I spent more one-on-one time with him than the average Joe LC who hardly had an idea of most of the above. They were living the routine day to day life in a religious seminary with no outside contact. (I got to visit with my family a sum total of 20 days during my twenty years.) I was never in his most trusted inner circle composed of very, very few. They are not talking. This was a time, when MM was a big part of our lives – let’s say, at least up until 1982 when I left. From then on the “myth” grew and got blown out of all proportion. People wanted to believe. New guys trusted those of us who told them the positive stuff we knew. I really didn’t know anything obviously negative. And we had vows of silence, etc.
I was dancing on the edge when I worked in New York. I was a “Superior,” when I realized (some) of the extent of his manipulation. I talked with a trusted few priest companions about how we had turned into what seemed to be a cult and how we were exhibiting many of the signs of a totally dysfunctional family. At the end, I voiced my major disagreements to my superior who was a bit of a fanatic.

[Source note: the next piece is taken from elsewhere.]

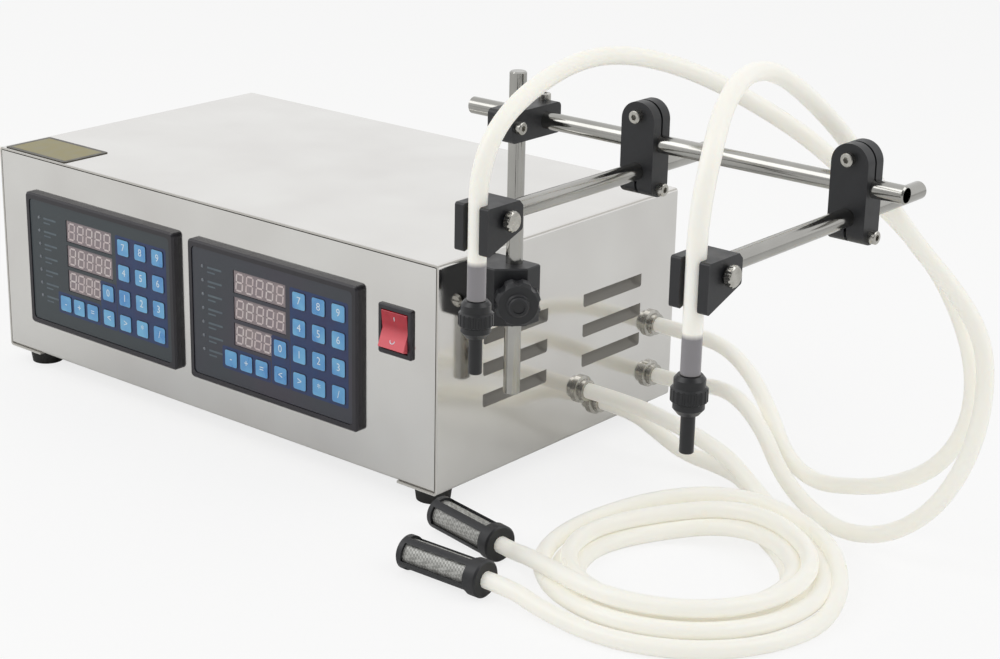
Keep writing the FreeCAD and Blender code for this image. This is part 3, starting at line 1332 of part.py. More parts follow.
def make_strainers():
    """Two foot strainers on the floor, each a ribbed cage round a mesh sleeve."""
    meshes = []
    for side, lay in STRAINERS.items():
        neck = S.strainer_length - S.strainer_band
        rise = (S.strainer_collar - S.strainer_radius).value / neck.value
        level = S.strainer_radius.value + 0.1
        heading = math.radians(lay["heading"])
        way = V(math.cos(heading), math.sin(heading), rise).normalize()
        turn = FreeCAD.Rotation(V(0, 0, 1), way) * FreeCAD.Rotation(V(0, 0, 1), -22)
        tail = V(*lay["tail"], level)
        cage = place(make_cage(f"{side}_strainer_cage"), tail.x, tail.y, tail.z, turn)
        node(cage, f"{side}_strainer_cage")
        mesh = new_body(f"{side}_strainer_mesh")
        outer = S.strainer_radius - S.strainer_wall - S.mesh_gap
        low, high = S.strainer_wall + 1.2, neck - 0.2
        lathe(mesh, "mesh", [(outer - S.mesh_thickness, low), (outer, low), (outer, high),
                             (outer - S.mesh_thickness, high)])
        meshes.append(place(mesh, tail.x, tail.y, tail.z, turn))
        start = tail + way * (S.strainer_length.value + 0.05)
        lead = start + way * lay["lead"]
        make_hose(f"{side}_strainer_hose", [start, lead, *lay["route"]], sockets=("start",))
    bundle("strainer_meshes", meshes)


def make_cage(name):
    body = new_body(name)
    radius, wall, long, collar = S.strainer_radius, S.strainer_wall, S.strainer_length, S.strainer_collar
    neck = long - S.strainer_band
    lathe(body, "tube", [
        (0, 0), (radius - 0.6, 0), (radius, 0.6), (radius, neck), (collar, neck), (collar, long - 1),
        (collar - 1, long), (S.hose_bore - 0.6, long), (S.hose_bore - 0.1, long + 3),
        (S.hose_bore - 0.6, long + 12), (S.fitting_bore, long + 12), (S.fitting_bore, neck),
        (radius - wall, neck),
        (radius - wall, wall + 1), (0, wall + 1)])
    windows = sketch_in(body, "windows_sketch", "YZ")
    half = S.strainer_window / 2
    draw(windows, span(-half, half, wall + 2.5, neck - 2))
    cut = pocket(body, "windows", windows, radius + 1, reverse=True)
    ring_of(body, "window_rows", [cut], 4)
    return body


def make_inner_hoses():
    """Hoses inside the case, from the pump ports to the bulkhead fittings."""
    start = (S.pump_face_x + S.gear_width + S.pump_wall + S.hose_gap).value
    end = (HALF_WIDTH - S.sheet_metal - S.fitting_nut - 3).value
    low, high = (S.pump_y - S.port_spacing / 2).value, (S.pump_y + S.port_spacing / 2).value
    upper, lower = S.upper_pump_z.value, S.lower_pump_z.value
    ports = [(high, upper), (high, lower), (low, upper), (low, lower)]
    pieces = []
    for number, ((y, z), (far_y, far_z)) in enumerate(zip(ports, fitting_spots()), 1):
        item = doc.addObject("Part::Feature", f"inner_hose_{number}")
        far = (far_y.value, far_z.value)
        points = [(start, y, z), (start + 40, y, z), (end - 40, *far), (end, *far)]
        item.Shape = hose_shape(f"inner_hose_{number}", points, ("start", "end"))
        pieces.append(place(item, 0, 0, 0))
    bundle("inner_hoses", pieces)


def make_fittings():
    spots = [(HALF_WIDTH, y, z, ALONG_X) for y, z in fitting_spots()]
    group("hose_fittings", make_fitting, spots)
    group("fitting_nuts", make_fitting_nut, spots)


def make_stand():
    make_clamp_block()
    make_block_screws()
    make_star_knob()
    make_rods()
    make_cross_clamp()
    for side, x in NOZZLE_XS.items():
        make_arm_clamp(side, x)
        make_holder(side, x)
        make_thumb_screw(side, x)
        make_nozzle(side, x)
    make_clamp_screws()


def check_model():
    """Stop on a failed feature, a cut that removes nothing or an invalid part."""
    for item in doc.Objects:
        assert not {"Invalid", "Error"} & set(item.State), (item.Label, item.State)
        if item.TypeId in ("PartDesign::Pocket", "PartDesign::Groove"):
            removed = item.BaseFeature.Shape.Volume - item.Shape.Volume
            assert removed > 0.01, (item.Name, "removes nothing")
    for item in NODES:
        assert not item.Shape.isNull() and item.Shape.isValid(), item.Label


def write_parts():
    os.makedirs("parts", exist_ok=True)
    for item in NODES:
        item.Shape.exportStep(f"parts/{item.Label}.step")
    print(len(NODES), "parts")


def main():
    make_cover()
    make_chassis()
    make_case_fittings()
    displays = make_controller("left", S.controller_left_x)
    displays += make_controller("right", S.controller_right_x)
    bundle("controller_displays", displays)
    make_switch()
    make_rear_fittings()
    make_power_supply()
    make_drive()
    make_inner_hoses()
    make_fittings()
    make_stand()
    make_delivery_hoses()
    make_suction_hoses()
    make_strainers()
    doc.recompute()
    check_model()
    write_parts()


main()
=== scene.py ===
import functools
import logging
import math
from dataclasses import dataclass, replace
from enum import Enum

import bmesh
import bpy
from mathutils import Matrix, Vector


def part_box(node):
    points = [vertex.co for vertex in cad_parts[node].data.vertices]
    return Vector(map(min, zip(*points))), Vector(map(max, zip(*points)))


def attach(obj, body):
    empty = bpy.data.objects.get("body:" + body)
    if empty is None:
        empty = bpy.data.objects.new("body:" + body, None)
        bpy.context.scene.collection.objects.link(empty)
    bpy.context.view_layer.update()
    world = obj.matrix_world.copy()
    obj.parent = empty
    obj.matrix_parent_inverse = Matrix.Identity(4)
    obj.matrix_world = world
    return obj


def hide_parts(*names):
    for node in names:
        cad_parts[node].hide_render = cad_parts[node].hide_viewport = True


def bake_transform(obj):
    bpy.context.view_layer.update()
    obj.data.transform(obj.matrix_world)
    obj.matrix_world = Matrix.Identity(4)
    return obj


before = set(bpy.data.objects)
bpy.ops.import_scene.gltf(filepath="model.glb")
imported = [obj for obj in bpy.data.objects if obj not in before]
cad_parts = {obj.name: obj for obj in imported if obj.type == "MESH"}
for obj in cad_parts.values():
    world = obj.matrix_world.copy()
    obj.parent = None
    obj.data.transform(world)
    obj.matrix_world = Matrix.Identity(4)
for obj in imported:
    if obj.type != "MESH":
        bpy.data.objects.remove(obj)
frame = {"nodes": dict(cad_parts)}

# Looks of a two-head liquid filling machine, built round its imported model. Row frame: X to the
# machine's right, Y to the back, Z up. Lengths in fields are millimetres unless their name says _m.

LOG = logging.getLogger("filling_machine")
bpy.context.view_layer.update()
# outside radius of the hoses, as in the source
HOSE_RADIUS = 5.0
WHITE = (1.0, 1.0, 1.0, 1.0)

Point = tuple[float, float, float]
Route = tuple[Point, ...]
Tree = bpy.types.NodeTree
Socket = bpy.types.NodeSocket


def mm(length: float) -> float:
    """Millimetres as metres."""
    return length / 1000.0


def linear(code: str) -> tuple[float, float, float, float]:
    """Turn an sRGB hex colour into a linear colour with full alpha.

    Args:
        code: Colour as "#rrggbb".

    Returns:
        Linear red, green, blue and alpha.
    """
    levels = [int(code[start:start + 2], 16) / 255 for start in (1, 3, 5)]
    red, green, blue = [
        level / 12.92 if level <= 0.04045 else ((level + 0.055) / 1.055) ** 2.4
        for level in levels
    ]
    return (red, green, blue, 1.0)


def add_node(
    tree: Tree,
    kind: str,
    inputs: dict[str | int, object] | None = None,
    **settings: object,
) -> bpy.types.Node:
    """Add a shader node with its settings, and fill or link its inputs.

    Args:
        tree: Node tree that gets the node.
        kind: Node type without its "ShaderNode" prefix.
        inputs: Input name or number to a value, or to a socket that is linked.
        settings: Properties of the node itself.

    Returns:
        The new node.
    """
    node = tree.nodes.new(f"ShaderNode{kind}")
    for name, value in settings.items():
        setattr(node, name, value)
    for key, value in (inputs or {}).items():
        if isinstance(value, Socket):
            tree.links.new(value, node.inputs[key])
        else:
            node.inputs[key].default_value = value
    return node


# Finishes


# mesh attribute with each vertex's place at rest, so that a hose's pattern moves with it
REST_PLACE = "rest_place"
# colour sockets of a Mix node, by number because their names repeat: two inputs and the output
MIX_FROM, MIX_TO, MIX_COLOUR = 6, 7, 2
# the middle of the noise's range, between which colour and gloss change
BLOTCH_LOW, BLOTCH_HIGH = 0.3, 0.7
# depth of the fine texture in millimetres
GRAIN_DEPTH = 0.1


def outside_of(tree: Tree, coords: Socket, spans: dict[str, tuple[float, float]]) -> Socket:
    """Mark what lies beyond two spans along their axes.

    Args:
        tree: Node tree of the material.
        coords: Object coordinates in metres.
        spans: Two axes, each with the middle and half the length of its span in metres.

    Returns:
        Socket with 1 beyond either span and 0 within both.
    """
    axes = add_node(tree, "SeparateXYZ", {0: coords})
    marks = []
    for axis, (middle, half) in spans.items():
        shifted = add_node(tree, "Math", {0: axes.outputs[axis], 1: middle}, operation="SUBTRACT")
        away = add_node(tree, "Math", {0: shifted.outputs[0]}, operation="ABSOLUTE")
        distance = away.outputs[0]
        marks.append(add_node(tree, "Math", {0: distance, 1: half}, operation="GREATER_THAN"))
    first, second = marks
    return add_node(
        tree, "Math", {0: first.outputs[0], 1: second.outputs[0]}, operation="MAXIMUM"
    ).outputs[0]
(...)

He poo-pooed everything I brought up and tried to shut me down using his raw power. I went to MM. Told him my story. He agreed with most of it – which blew me away at the time. Then he sent me to Gabon on a one-way ticket and $100 to fund the trip from New York to Franceville.in Central West Africa
A long answer, I know, Scipio. I hope it serves to give you and the younger guys some context. When I meet with other ex-LC look back now, knowing what we know, it seems like things SHOULD have been more obvious. But, we were not looking for “red flags.” Only when we told each other our distinct pieces of the story, we came to see the whole picture. And I’m talking about a small group that was close to MM. For the most part, the majority of the LC never suspected anything. So, hindsight is great. We now know the “big picture” and it’s not pretty. We can analyze it ad nauseum. I suspect there’s not a lot new to be learned. Maybe we should be working on healing ourselves and those of you who remain, trying to find some sense of hope and meaning in the Vatican process. So that this doesn’t happen again.